Adding an Optic Via the Glock MOS Adapter Plate System

Though I didn’t install a red-dot optic for my tests, the G49 features the Glock MOS adapter plate system. Correspondingly, it includes a #2 plate (RMR) and mounting screws to attach Trijicon, Holosun, and other popular red dots. Other footprint plates are available for about ten bucks each.

The downside of the plate system is that the optic window is generally too high to use the iron sight. But recently Holoson brilliantly addressed this issue with its direct-to-slide mount SCS MOS optics.

At around $410 bucks, it’s a premium solar-charging optic. However, if you’ve never said “the perfect is the enemy of the good,” I’d suggest you take a look at its features. There’s a lot more to it than a titanium housing and multiple green reticles.

At present, a survey of online retail prices showed that the Glock 49, a TALO exclusive, averages around $620.

For more information, please visit TALOInc.com.

Glock 49 Gen 5 MOS Specs

Caliber 9 x 19mm
Operation semi-auto, locked breech blowback, striker-fired
Capacity 15-round magazine +1
Barrel Length 4.95 inches Glock Markman polygonal groove barrel
Overall Length 7.95 inches
Overall Height 4.9 inches
Width 1.3 inches
Weight 22.4 ounces
Trigger two-stage, 5.75-pound pull
Sights Glock plastic white outline, windage drift adjustable rear and white dot front.
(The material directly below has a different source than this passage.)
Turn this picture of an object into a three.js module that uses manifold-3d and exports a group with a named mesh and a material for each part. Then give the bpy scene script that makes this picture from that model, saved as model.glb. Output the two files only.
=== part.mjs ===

Slide cut for Glock MOS optics system.
Accessories Glock Logo plastic case, Glock MOS plate #2 for Trijicon, RMR, Holosun base optics, 2 extra rear grip-strap adapters to customize circumference, 2 extra 15-round magazines & loading tool, bore brush, cable lock.
MSRP $745.00


Brand Bullet Weight & Type       Velocity Best Group
Hornady Critical Defense 115 FTX JHP 1,145 2.80
Black Hills Ammunition 115 FMJ 1,134 1.83
Winchester Super X 115 Silvertip JHP 1,176 2.37

Performance was tested with a series of five-shot groups fired at 25 yards from a bench rest with a Competition Electronics Pro-Chrono Digital Chronograph set 15 feet from the muzzle.  Bullet weight is in grains, velocity in feet-per-second and the group size in inches.